▶ _SUPPLIED MATERIAL_:
::::::::
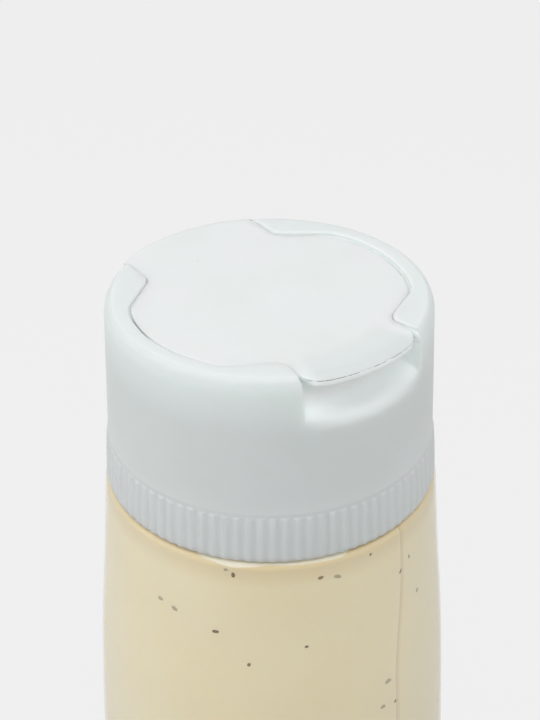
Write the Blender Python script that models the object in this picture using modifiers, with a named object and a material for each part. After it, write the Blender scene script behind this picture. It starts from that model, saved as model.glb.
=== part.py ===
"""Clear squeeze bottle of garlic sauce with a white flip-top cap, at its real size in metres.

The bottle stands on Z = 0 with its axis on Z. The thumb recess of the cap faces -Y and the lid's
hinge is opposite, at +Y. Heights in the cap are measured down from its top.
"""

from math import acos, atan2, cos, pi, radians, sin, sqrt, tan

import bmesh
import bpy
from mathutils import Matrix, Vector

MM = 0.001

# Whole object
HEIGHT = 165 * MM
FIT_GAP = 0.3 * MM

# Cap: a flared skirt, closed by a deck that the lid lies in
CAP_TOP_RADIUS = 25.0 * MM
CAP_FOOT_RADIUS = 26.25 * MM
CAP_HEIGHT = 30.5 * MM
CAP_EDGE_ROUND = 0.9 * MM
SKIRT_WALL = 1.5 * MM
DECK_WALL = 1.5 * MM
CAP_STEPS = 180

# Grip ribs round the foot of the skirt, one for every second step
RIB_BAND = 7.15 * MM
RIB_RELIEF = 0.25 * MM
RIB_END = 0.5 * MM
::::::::
▶ _SET TASK_: Print back all the lines verbatim.

▶ _TASK OUTPUT_:
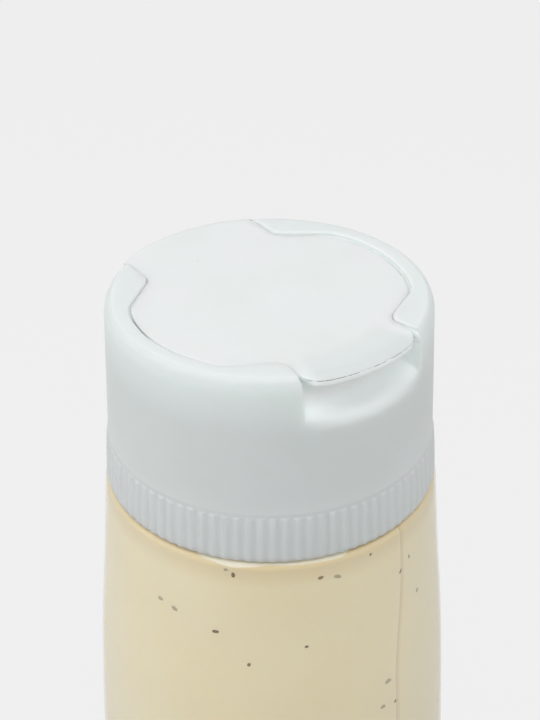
Write the Blender Python script that models the object in this picture using modifiers, with a named object and a material for each part. After it, write the Blender scene script behind this picture. It starts from that model, saved as model.glb.
=== part.py ===
"""Clear squeeze bottle of garlic sauce with a white flip-top cap, at its real size in metres.

The bottle stands on Z = 0 with its axis on Z. The thumb recess of the cap faces -Y and the lid's
hinge is opposite, at +Y. Heights in the cap are measured down from its top.
"""

from math import acos, atan2, cos, pi, radians, sin, sqrt, tan

import bmesh
import bpy
from mathutils import Matrix, Vector

MM = 0.001

# Whole object
HEIGHT = 165 * MM
FIT_GAP = 0.3 * MM

# Cap: a flared skirt, closed by a deck that the lid lies in
CAP_TOP_RADIUS = 25.0 * MM
CAP_FOOT_RADIUS = 26.25 * MM
CAP_HEIGHT = 30.5 * MM
CAP_EDGE_ROUND = 0.9 * MM
SKIRT_WALL = 1.5 * MM
DECK_WALL = 1.5 * MM
CAP_STEPS = 180

# Grip ribs round the foot of the skirt, one for every second step
RIB_BAND = 7.15 * MM
RIB_RELIEF = 0.25 * MM
RIB_END = 0.5 * MM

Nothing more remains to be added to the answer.